Shark-tooth weapons once used for warfare in the Central Pacific have revealed two locally extinct shark species, a new study says.
Historical records show that natives of the Gilbert Islands (map), now part of the country of Kiribati, once battled one another using wooden swords, spears, daggers, and other weapons inlaid with the sharp, jagged teeth of local shark species.
By studying 120 such weapons housed at the Field Museum of Natural History in Chicago, scientists determined that Gilbert Islanders used teeth from at least 17 shark species in making their weapons.
To their surprise, however, the researchers discovered that two of the species—the spotfin shark and the dusky shark—are no longer found in the reefs off Gilbert Island.
"Initially, we just wanted to catalog what shark species were there. We didn't suspect that two of them would be gone," said study co-author Joshua Drew, a biologist at New York's Columbia University and the Field Museum of Natural History in Chicago.
"Had we never done this work, nobody would have ever known that these things ever existed there. It had been erased from our collective memories that these sharks once plied these waters," said Drew. (Also see "Sharks Warn Off Predators by Wielding Light Sabers.")
Both of the locally extinct shark species can still be found in other areas, so it's likely that the Gilbert Island populations were driven to extinction, scientists say.
Armed to the Teeth
The Gilbert Island weapons used in the study date to the mid-19th century, when the first British and American missionaries and whalers arrived at the island. (Read about the pioneers of the Pacific.)
The main bodies of the weapons were made of wood, and shark teeth were painstakingly sewn along their edges using thread made from coconut fiber and human hair. Because the islanders had no metal, they used spiral snail shells to bore holes in the teeth before sewing them to the weapons.

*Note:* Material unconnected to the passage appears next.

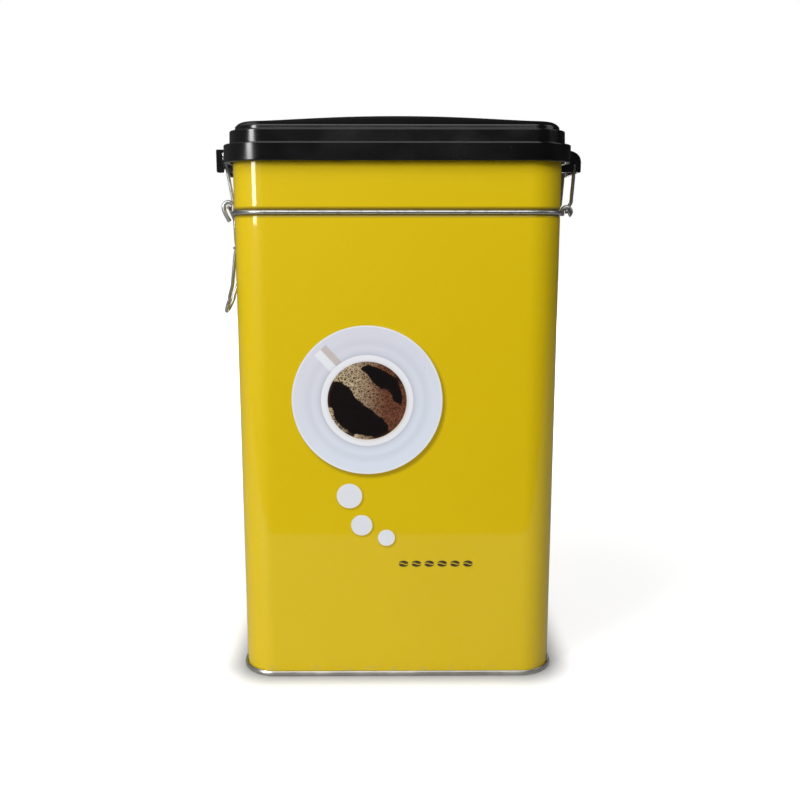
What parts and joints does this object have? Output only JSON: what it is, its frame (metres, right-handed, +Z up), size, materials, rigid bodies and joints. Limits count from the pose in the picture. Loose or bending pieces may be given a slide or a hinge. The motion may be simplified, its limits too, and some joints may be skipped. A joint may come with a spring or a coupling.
{
  "type": "coffee tin",
  "caption": "Tall rectangular steel storage tin with rounded corners and a domed plastic lid, hinged on a wire link and held shut by a wire toggle clip.",
  "frame": {"origin": "centre of the rim the tin stands on", "axes": "+Z up, front face towards -Y, toggle clip on the -X side, hinge on the +X side"},
  "size_m": [0.128, 0.0798, 0.1957],
  "materials": {
    "printed_steel": "glossy yellow print under clear varnish",
    "tinplate": "bright tinplate",
    "wire": "bright plated wire",
    "lid_plastic": "semi-gloss black",
    "seal": "matt"
  },
  "bodies": {
    "tin": {"tin_body": "printed_steel", "bottom_end": "tinplate", "neck_wire_front": "wire", "neck_wire_back": "wire"},
    "lever": {"closure_lever": "wire"},
    "bail": {"closure_bail": "wire"},
    "link": {"hinge_link": "wire"},
    "lid": {"lid": "lid_plastic", "lid_seal": "seal"}
  },
  "joints": [
    {"name": "lever_pivot", "type": "hinge", "parent": "tin", "child": "lever", "pos_m": [-0.0594, 0, 0.1646], "axis": [0, 1, 0], "range_deg": [0, 100]},
    {"name": "bail_pivot", "type": "hinge", "parent": "lever", "child": "bail", "pos_m": [-0.0573, 0, 0.1515], "axis": [0, 1, 0], "range_deg": [-80.5, 0]},
    {"name": "lid_hinge", "type": "hinge", "parent": "link", "child": "lid", "pos_m": [0.0617, 0, 0.1809], "axis": [0, 1, 0], "range_deg": [0, 100]},
    {"name": "link_pivot", "type": "hinge", "parent": "tin", "child": "link", "pos_m": [0.0597, 0, 0.163], "axis": [0, 1, 0], "range_deg": [0, 10.1]}
  ],
  "couplings": [
    {"joint": "bail_pivot", "follows": "lever_pivot", "ratio": -0.8},
    {"joint": "link_pivot", "follows": "lid_hinge", "ratio": 0.1}
  ]
}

According to written eyewitness accounts by the missionaries, the Gilbert Islanders used the shark weapons in violent and often fatal territorial disputes. "Space on the island was at a premium," explained Drew, whose study was published online April 3 in the journal PLoS ONE.
Often in these battles, two "champions" would fight in a central skirmish. The champions "were dressed in this really cool armor made of very tightly woven coconut cords, and they had tiger shark 'brass knuckles' and helmets made out of dried pufferfish with spikes on them," Drew said.
The champions' weapons might include elaborate swords made of three separate shark-teeth-encrusted blades bound together with stingray skin. Meanwhile, as the champions clashed, their "henchmen" would duke it out in the background, he said.
According to the missionaries, "the henchmen had these really long spears that were completely covered with shark teeth. And while the two main guys were fighting, the henchmen would basically try to reach over their guy and poke the other guy ... so there was this battle of these 15-foot [4.5-meter] spears above the heads of the champions," Drew said.
Women also took part by lobbing clubs at the enemies—sometimes hitting their own warriors.
While sharks were important for the construction of weapons, historical records indicate the Gilbert Islanders weren't killing them just for their teeth. "The ethnographic literature suggests they used all the different parts—for shields, for household [items], and for food," Drew said. (Also see "New Shark Species Found in Food Market.")
"There were social prohibitions about who could eat certain parts of the shark, and you had to go through certain initiations before you could partake in the [shark meat]."
Keeping History Alive
Drew and his team are currently seeking funding for another project to create an archive of the written and oral records of living Gilbert Islanders about their island's ecology before it disappears completely. (See pictures of the Pacific Islands.)
"The Gilbert Islands are threatened by climate change, and we're not sure if they'll still be habitable in a hundred years," Drew said. "If the islanders are moving to Australia or other areas ... they're going to be severed from their generations-long contact with the reef and its organisms."
The scientists also hope that the knowledge about which shark species the Gilbert Islanders used to make their weapons will help guide future conservation efforts in the region.
"It's not too late. There are still sharks in those waters. Shark populations take a while to regrow, but they can," Drew said.
"I think it would be great to use this [study] as a way to help encourage the Gilbert Islanders to make strong marine conservation a priority, so that future generations can experience the same sorts of reefs that past generations have."